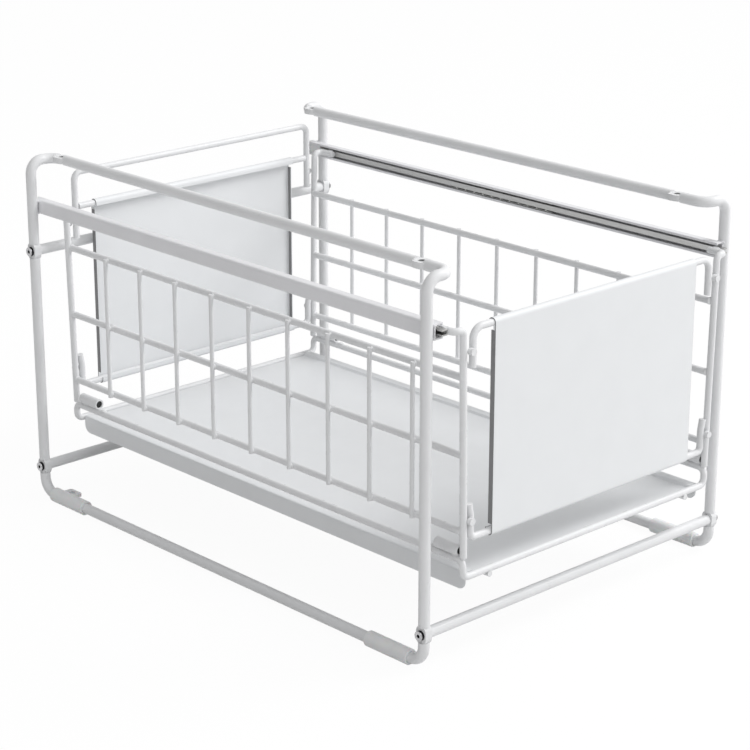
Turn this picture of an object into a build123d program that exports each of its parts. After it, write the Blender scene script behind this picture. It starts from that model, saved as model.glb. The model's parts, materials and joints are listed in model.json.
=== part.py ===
from build123d import *
import os

# Under sink organizer: a wire stand with one sliding basket.
# All lengths are millimetres. X runs across, Y from the front to the back, Z up from the floor.
# A side of -1 is the left and 1 the right. An end of -1 is the front and 1 the back.

# Side frames, each one closed loop of round wire
frame_wire_diameter = 8.0
frame_width = 298.0
frame_depth = 430.0
frame_height = 267.6
top_rail_inset = 21.6
bottom_bend_radius = 12.0
top_bend_radius = 10.0

# Flattened eyes on the top rails
rail_eye_length = 14.0
rail_eye_width = 11.5
rail_eye_thickness = 4.4
rail_press_length = 9.0
eye_hole_diameter = 5.2
front_eye_setback = 27.0
rear_eye_setback = 11.0

# Flattened spots on the posts, where the crossbars meet them
post_spot_height = 13.6
post_spot_width = 9.2
post_spot_thickness = 6.0
post_press_height = 11.0

# Crossbars and their screws
crossbar_diameter = 8.0
lower_crossbar_rise = 21.3
upper_crossbar_drop = 34.1
screw_thread_diameter = 4.0
screw_length = 18.0
screw_head_diameter = 7.0
screw_head_height = 2.4
screw_socket_across_flats = 2.5
screw_socket_depth = 1.4
screw_hole_spare_depth = 3.0

# Feet, split sleeves round the bottom rails, and the rear ones' tabs
foot_sole = 1.2
foot_setback = 12.4
foot_length = 41.0
foot_wall = 1.7
foot_edge_radius = 0.5
foot_slit_width = 0.8
foot_slit_inset = 1.6
foot_tab_root = 3.2
foot_tab_reach = 21.0
foot_tab_width = 15.0
foot_tab_overhang = 7.6
foot_tab_thickness = 2.4
foot_tab_corner = 2.5
foot_hole_inset = 16.8
foot_hole_diameter = 4.4

# Outer slides, C sections open towards the basket
slide_drop = 36.0
slide_depth = 7.4
slide_height = 10.8
slide_sheet = 1.0
slide_lip = 1.7
slide_corner_radius = 2.0
slide_front_overhang = 3.0
slide_rear_overhang = 5.0
bumper_length = 13.0
bumper_cap = 2.0

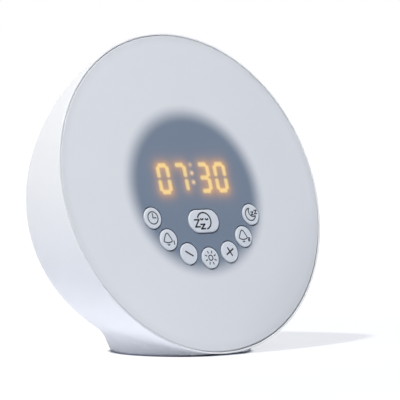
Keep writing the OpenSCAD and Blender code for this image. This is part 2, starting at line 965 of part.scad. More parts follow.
module led_lead() {
    bend_z = tray_back - socket_h - led_lead_run;
    color("gray")
        on_face()
            lead_in_plane([[led_plug_y, tray_back - socket_h], [led_plug_y, bend_z],
                [upper_plug_y + 2 * plug_d, -main_z + lead_up], [upper_plug_y + plug_d / 2, -main_z + lead_up]],
                led_lead_x, lead_w);
}

module speaker_lead() {
    flange_face = back_in_z + clamp_post_h;
    color("firebrick")
        on_face()
            lead_in_plane([[terminal_y, flange_face], [terminal_y, flange_face + speaker_lead_run],
                [rear_plug_y, main_back - speaker_lead_run], [rear_plug_y, main_back - socket_h]], 0, lead_w);
}

module inlet_lead() {
    inlet_front = back_in_z + inlet_body[2];
    color("firebrick")
        on_face()
            lead_in_plane([[-inlet_drop, inlet_front], [-inlet_drop, inlet_front + inlet_lead_run],
                [lower_plug_y, main_back - lead_run], [lower_plug_y, main_back - socket_h]], 0, lead_w);
}

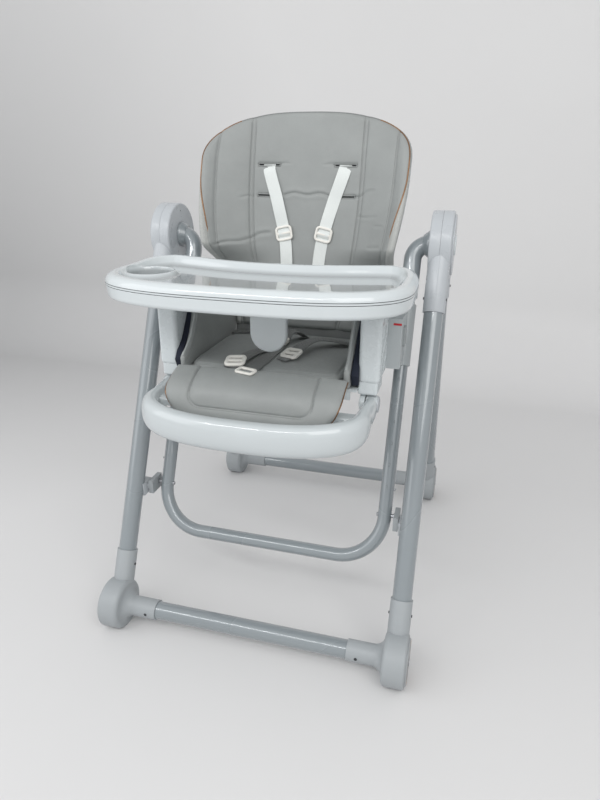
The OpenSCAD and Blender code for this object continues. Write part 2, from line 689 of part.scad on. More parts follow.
// Share of the full section at t: the bar is slimmer towards the pivots
function bar_share(t) = 0.7 + 0.3 * ease(t / 0.45);
bar_drop = 7;
bar_steps = 22;
bar_sides = 20;
ear_x = 150;
calf_pad_x = 168;
module footrest_bar() color(shell_white) rest_frame() {
    ts = [for (i = [0:bar_steps]) i / bar_steps];
    half = [for (t = ts) bar_point(t)];
    shares = [for (t = ts) bar_share(t)];
    line = concat(half, [for (i = [bar_steps - 1:-1:0]) [-half[i][0], half[i][1]]]);
    share = concat(shares, [for (i = [bar_steps - 1:-1:0]) shares[i]]);
    n = len(line);
    pts = [for (i = [0:n - 1]) let (
            a = line[max(0, i - 1)], b = line[min(n - 1, i + 1)],
            len_ab = norm(b - a), nx = -(b[1] - a[1]) / len_ab, ny = (b[0] - a[0]) / len_ab,
            w = max(end_w / 2, share[i] * foot_bar_w / 2), h = share[i] * foot_bar_t / 2)
        for (k = [0:bar_sides - 1]) let (q = 360 * k / bar_sides,
            u = sign(cos(q)) * pow(abs(cos(q)), 0.8) * w, v = sign(sin(q)) * pow(abs(sin(q)), 0.8) * h)
        [line[i][0] + nx * u, line[i][1] + ny * u, v - bar_drop * share[i]]];
    faces = concat(
        [for (i = [0:n - 2]) for (k = [0:bar_sides - 1]) let (k1 = (k + 1) % bar_sides)
            [i * bar_sides + k, (i + 1) * bar_sides + k, (i + 1) * bar_sides + k1, i * bar_sides + k1]],
        [[for (k = [0:bar_sides - 1]) k]],
        [[for (k = [bar_sides - 1:-1:0]) (n - 1) * bar_sides + k]]);
    difference() {
        union() {
            polyhedron(pts, faces);
            both_sides() x_cyl(cap_r, foot_bar_half_w - end_w / 2 + 6, foot_bar_half_w + end_w / 2 + 3);
            both_sides() block([ear_x, -94, -6], [foot_bar_half_w - 12, -68, 10]);
        }
        both_sides() x_cyl(rest_pin_r, 0, 2 * panel_x);
        both_sides() block([0, -26, -40], [panel_in + 14 + slide_gap, 30, 40]);
    }
}

// Calf board: it follows the underside of the calf pad and hangs between the bar's two ears
module calf_plate() color(shell_white) rest_frame() {
    side_profile([[-42, 45.6], [-94, 32.6], [-102.6, 27.6], [-102.6, -6], [-97.6, -6], [-97.6, 24],
        [-92, 28], [-42, 40.6]], -ear_x, ear_x);
    for (x = [-ear_x, ear_x - 4])
        side_profile([[-97.6, -6], [-97.6, 24], [-92, 28], [-64, 35], [-64, -6]], x, x + 4);
}

module calf_pad() color(pad_grey) rest_frame() side_profile([[-42, 64], [-99, 49], [-115, 42], [-120.5, 34],
    [-120.5, -16], [-102.6 - soft_gap, -16], [-102.6 - soft_gap, 27.6 + soft_gap], [-94, 32.6 + soft_gap],
    [-42, 45.6 + soft_gap]], -calf_pad_x, calf_pad_x);

// Pivot pins of the leg rest with their round caps
module pivot_caps() color(hub_grey) at_hub() both_sides() translate([0, rest_y, rest_z]) {
    x_cyl(rest_pin_r, panel_in + 2, foot_bar_half_w + end_w / 2 + 3);
    rounded_disc(cap_r - 2, foot_bar_half_w + end_w / 2 + 3, foot_bar_half_w + end_w / 2 + 6, 0, 1.2);
}

// ---- tray ----

function spow(v, p) = sign(v) * pow(abs(v), p);
// Outline of the tray, set back by inset
function tray_outline(inset) = [for (i = [0:tray_steps - 1]) let (
        a = 360 * i / tray_steps, front = sin(a) < 0, n = front ? 2.9 : 4,
        x = (tray_half_w - inset) * spow(cos(a), 2 / n),
        y = (front ? tray_front_len - inset : tray_rear_len - inset) * spow(sin(a), 2 / n),
        dip = front ? 0 : tray_dip * max(0, 1 - pow(abs(x) / dip_half_w, 2.5)) * min(1, abs(sin(a)) * 4))
    [x, tray_mid + y - dip]];

module tray_slab(inset, z0, z1) translate([0, 0, z0]) linear_extrude(z1 - z0) polygon(tray_outline(inset));

// Top tray: rim, basin and cup recess
basin_floor = tray_h + 3;
module top_tray() color(shell_white) at_hub() difference() {
    union() {
        tray_slab(0, tray_h + slide_gap, tray_h + rim_h - 5);
        tray_slab(3.5, tray_h + rim_h - 5, tray_h + rim_h - 1.5);
        tray_slab(8, tray_h + rim_h - 1.5, tray_h + rim_h);
        translate([cup_x, cup_y, basin_floor + 4 - cup_depth])
            cylinder(h = cup_depth, r = cup_r + tray_floor);
    }
    difference() {
        tray_slab(rim_w, basin_floor, tray_h + rim_h + 1);
        translate([cup_x, cup_y, basin_floor - 1]) cylinder(h = 10, r = cup_r + 9);
    }
    translate([cup_x, cup_y, basin_floor + 4 + tray_floor - cup_depth]) cylinder(h = 60, r = cup_r);
}

// Tray base: skirt, floor, side rails that run on the armrests, and the cup well
rail_h = 8;
module tray_base() color(shell_white) at_hub() difference() {
    union() {
        difference() {
            tray_slab(1, tray_bottom, tray_h);
            tray_slab(5, tray_bottom - 1, tray_h - 6);
        }
        tray_slab(4, tray_h - 9, tray_h);
        both_sides() {
            block([panel_in + 2, tray_mid + 60, arm_h + 0.3], [panel_x - 2, tray_mid + 132, tray_h - 4]);
            for (x = [panel_in - 4, panel_x + slide_gap])
                block([x, tray_mid + 80, arm_h - rail_h], [x + 4 - slide_gap, tray_mid + 132, tray_h - 4]);
        }
        block([-guard_w / 2 - 8, guard_y - 12, tray_h - 20], [guard_w / 2 + 8, guard_y + 24, tray_h - 6]);
    }
    translate([cup_x, cup_y, tray_bottom - 1]) cylinder(h = 60, r = cup_r + tray_floor + 1);
    both_sides() block([button_x0, button_y - button_half, button_z0],
        [tray_half_w + 5, button_y + button_half, button_z1]);
}

module crotch_guard() color(hub_grey) at_hub() translate([0, guard_y, 0]) {
    top = tray_h - 20;
    block([-guard_w / 2, 0, guard_h + guard_w / 2], [guard_w / 2, guard_t, top]);
    translate([0, guard_t, guard_h + guard_w / 2]) rotate([90, 0, 0])
        cylinder(h = guard_t, r = guard_w / 2);
}

// Squeeze button in each end of the tray's skirt that frees it from the armrests
module tray_button(side) color(hub_grey) scale_x(side) at_hub() intersection() {
    block([button_x0 + 2 * button_travel, button_y - button_half + slide_gap, button_z0 + slide_gap],
        [tray_half_w, button_y + button_half - slide_gap, button_z1 - slide_gap]);
    tray_slab(0.5, button_z0, button_z1);
}
module tray_button_left() tray_button(-1);
module tray_button_right() tray_button(1);

front_leg_left();
front_leg_right();
front_crossbar();
front_foot_left();
front_foot_right();
front_hub_left();
front_hub_right();
hub_covers();
fold_button_left();
fold_button_right();
button_springs();
pivot_pins();
lock_bases();
front_screws();
front_axles();
rear_leg_left();
rear_leg_right();
rear_crossbar();
rear_foot_left();
rear_foot_right();
rear_hub_left();
rear_hub_right();
rear_screws();
rear_axles();
wheel_front_left();
wheel_front_right();
wheel_rear_left();
wheel_rear_right();
swing_arm_left();
swing_arm_right();
swing_tube();
pivot_bushes();
swing_studs();
lock_catch_left();
lock_catch_right();
slider_left();
slider_right();
height_button_left();
height_button_right();
lock_marks();
side_panel_left();
side_panel_right();
seat_base();
recline_rod();
seat_pad();
seat_bolsters();
lap_harness();
back_shell();
back_pad();
shoulder_straps();
recline_handle();
footrest_bar();
calf_plate();
calf_pad();
pivot_caps();
tray_base();
crotch_guard();
top_tray();
tray_button_left();
tray_button_right();
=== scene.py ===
"""Folding baby high chair: finishes, pads, straps and studio around its fixed frame.

Lengths are in metres in the chair's own frame: +Z up, the seat faces -Y, and +X is to the right of
someone who looks at the chair's front.
"""

import json
import math

import bmesh
import bpy
import numpy as np
from bpy.props import FloatProperty, FloatVectorProperty, PointerProperty
from bpy.types import Operator, Panel, PropertyGroup
from mathutils import Matrix, Vector
from mathutils.geometry import delaunay_2d_cdt


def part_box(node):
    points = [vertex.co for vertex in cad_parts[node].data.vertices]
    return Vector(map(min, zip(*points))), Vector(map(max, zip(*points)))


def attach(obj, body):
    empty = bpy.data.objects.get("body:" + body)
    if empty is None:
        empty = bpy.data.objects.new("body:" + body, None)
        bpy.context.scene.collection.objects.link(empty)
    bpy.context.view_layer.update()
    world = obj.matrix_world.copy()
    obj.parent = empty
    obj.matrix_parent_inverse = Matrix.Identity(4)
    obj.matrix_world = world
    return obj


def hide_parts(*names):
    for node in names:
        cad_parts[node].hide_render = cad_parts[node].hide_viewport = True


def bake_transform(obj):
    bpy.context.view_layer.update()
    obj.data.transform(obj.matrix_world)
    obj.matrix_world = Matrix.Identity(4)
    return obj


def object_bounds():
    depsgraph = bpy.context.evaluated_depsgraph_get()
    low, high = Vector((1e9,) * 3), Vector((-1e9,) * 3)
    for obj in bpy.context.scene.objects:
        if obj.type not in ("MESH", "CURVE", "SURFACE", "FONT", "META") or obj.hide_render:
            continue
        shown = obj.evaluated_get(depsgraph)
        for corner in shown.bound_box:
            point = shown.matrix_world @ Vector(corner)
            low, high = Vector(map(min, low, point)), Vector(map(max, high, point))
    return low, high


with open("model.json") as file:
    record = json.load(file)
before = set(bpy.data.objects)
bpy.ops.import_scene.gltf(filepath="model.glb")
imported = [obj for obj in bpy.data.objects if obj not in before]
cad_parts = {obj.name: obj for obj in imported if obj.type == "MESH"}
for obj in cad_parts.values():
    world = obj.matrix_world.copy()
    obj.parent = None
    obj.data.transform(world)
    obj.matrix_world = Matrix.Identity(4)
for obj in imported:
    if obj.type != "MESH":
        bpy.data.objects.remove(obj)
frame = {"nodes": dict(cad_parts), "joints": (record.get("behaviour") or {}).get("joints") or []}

bl_info = {
    "name": "Baby high chair",
    "version": (1, 0, 0),
    "blender": (4, 5, 0),
    "location": "3D view > Sidebar > High chair",
    "description": "Finishes, pads and straps of a folding baby high chair",
    "category": "Object",
}

# ---- places that come from the frame ----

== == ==

→ **Requirement**:
Read the entries and show each line that mentions "before".

→ **Reply to the exercise**:
before = set(bpy.data.objects)
imported = [obj for obj in bpy.data.objects if obj not in before]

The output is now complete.